Aerial view of the village of Moclín (Granada), in the Route of the Caliphate.

There is no doubt that one of the great contributions of Islamic culture to the agriculture was the spatial organization of land. However, while the Arabs were the key agents in the process of the evolution of crops, we should go back to Roman times in order to know the origin of the agricultural system that was implemented over centuries in the Iberian Peninsula.
 

As pointed out before, Roman agriculture was already totally adapted to the Mediterranean ecosystem, and consequently crops that grew in the areas we are referring to were results of the domestication of native species and others that had acclimated to the land long ago. The need to take advantage of the wet seasons marked both the types as well as the timings of plantings. That was to be the reason of the appearance in the Baetica (Roman Andalusia) the characteristic Mediterranean trilogy (cereal, olive tree and vine) which had large production centres since ancient times in the towns and villages which are today included in the Route of the Caliphate. Roman silos from Espejo, the villae of Cabra, Alcaudete or the villages located in the very fertile plain of Granada, just to mention a few, together with the coins found in places like Castro del Río, Baena and Alcalá la Real, reveal the existence of dry-land farming typical of the Mediterranean scrub areas which had been perfectly adapted to the climate.

 

View from the Generalife orchards, with the Alhambra in the background.
Citrics were another important contribution from the Arabs as reflected in the Agriculture Treatise from Al-Andalus times.

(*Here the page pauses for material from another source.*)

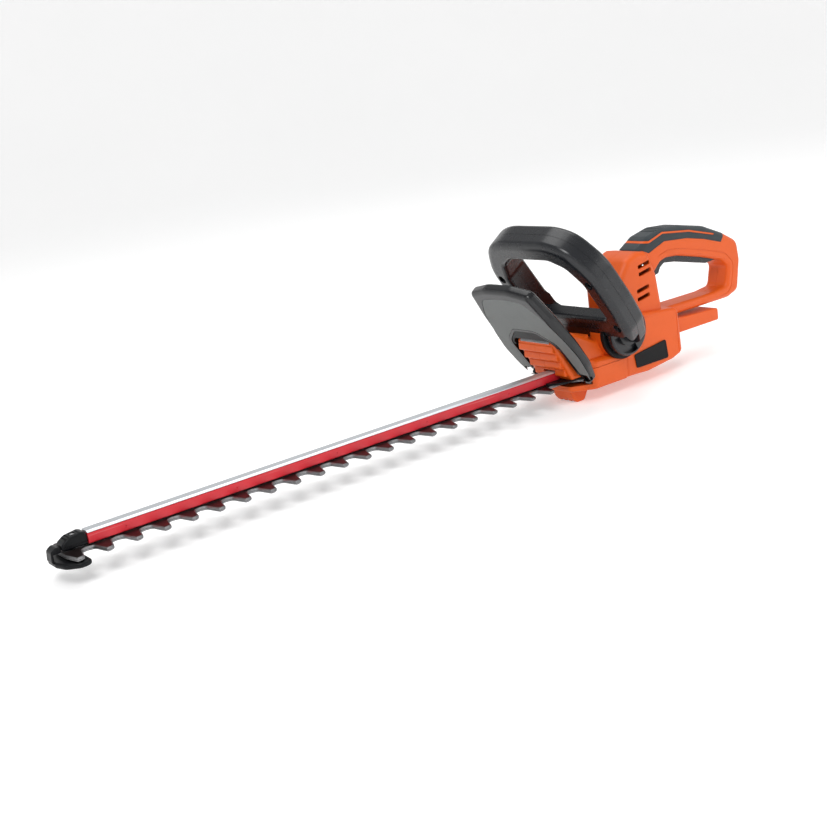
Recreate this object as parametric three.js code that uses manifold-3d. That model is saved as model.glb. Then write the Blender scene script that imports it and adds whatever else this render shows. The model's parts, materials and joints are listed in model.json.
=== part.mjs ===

Artificial irrigation of the fields was very seldom carried out, and it was often limited to orchards, whose location, since Roman times, had been placed near the homes much as indicated in the writings of Columela: “the orchards with fruit trees and vegetables that are enclosed by a hedge, close to the house, in a place where waste from the corral and baths can be dumped, that with other occasional waste, like the one resulting from grinding olives, can also fertilize the vegetables and trees”. This agricultural system did not entail, therefore, a remarkable change in the environment, since it directly depended on rainfall, and crop areas were not conditioned by the availability of permanent water resources.

Gardens, for their part, were also closely related to those great villae, although they existed not only in recreational estates in agricultural areas. In the urban environment, important testimonies have been also proven, such as the ones that recently appeared in an archaeological dig carried out in Córdoba. In this case, it is not only about the garden’s exquisite design, but also the importance that water had as an ornamental element providing jets and fountains. Even so, the existence of garden areas in the Route of the Caliphate lacked a true meaning until the setting of al-Andalus. Over this period, it was the production of vegetables that mostly proliferated, and together with the rest of crops coming from the rural areas, enabled the supply of the cities (civitas) and the important trade that was developed all over the empire until the 5th century.

On the outskirts of nearly every city in al-Andalus, the landscape appeared dotted by farms or country estates, of greater or lesser extension, where crops were used for domestic consumption, a tradition that lives on today in many places in our geography.
View from the “Punta della Dogana”
The fall of the Roman empire caused a decrease of the importance of the city as a centre of administrative control and a deeper social ruralisation, (which in addition had, in most of the cases, a subsistence economy, where commerce dramatically lowered its radius of action) and caused a gradual expansion in family farming. The process of involution developed during the High Middle Ages brought about a certain regression in agriculture, as the system of intense exploitation in use lasted until the appearance of a dominant social group that ended up linking the rights of wild lands and free men. This is the moment when an agricultural expansion raised, its main characteristic being the introduction of a system of exploitation even more intensive than the former one, although dry farming continued to be predominant.

The cultural interaction helped in the introduction of new crops to places like al-Andalus, where species that did not belong to the Mediterranean forest were acclimatized. Rice, bitter orange, lemon and lime, sugar cane, banana, aubergines, mango tree, among others, came from faraway lands such as Burma, South-East Asia, or the Malay Archipelago.

View from the “Punta della Dogana”

The arrival of Arabs to the Iberian Peninsula meant an innovative contribution to agriculture which had not existed until then. The different conquests that the Arabs had carried out historically, despite their origins as nomadic shepherds, made possible that they ended up assimilating the culture and economy of the peoples with whom they came into contact. Species from different African areas were also domesticated in the end, like millet, foxtail millet, pole beans, which came to India over the second and first millennium B.C., and from there to the Sassanid Empire between the 5th and 7th centuries of our era. The journey of these species entailed that some of the areas conquered by the Arabs already knew certain crops, which later on were tried on the lands of al-Andalus. Dry-land farming, which prevailed until then, were eventually modified and replaced by trees and plants from tropical and sub-tropical climates, characterised by abundant rainfalls, which are non-existent in the Mediterranean area.

View from the “Punta della Dogana”
As watering the fields became necessary for the development of specific crops, from that moment on, a profusion of references start to appear, such as the inventories of water resources, or kurals, where the different systems from Córdoba were described, and among them there were its water wheels on the river.

 

Different works written by Arab geographers give us a more or less exact idea about the transformations that since their arrival agriculture experienced in the Iberian Peninsula. While Ibn al-Faqih affirmed that in the 11th century the Hispanic land was poor in date palms but very abundant in “olive oil, cotton and linen”, the descriptions sometime afterward of the cora(province) of Ilbira already included the production of citrus and sugar cane. The development of irrigation was to allow an intensive farming with bumper crops, whose references continually appear in treatises such those of al-Razi, faithfully reflecting the agrarian landscape we are talking about:

The land is abundant in good waters, rivers, and lush foliage, orange trees, hazels and sweet pomegranates being the most, and which ripen faster than the bitter ones. There are also many canes from which they make sugar..

Other geographers also testified to the different crops that grew along the Route of the Caliphate in the times of al-Andalus. It was the case of Ibn Galib, who refers to the castle of Baena, to point out that “it is located on the top of a hill whose land is of a good quality, and it is planted with trees, vineyards and all sort of fruit trees”.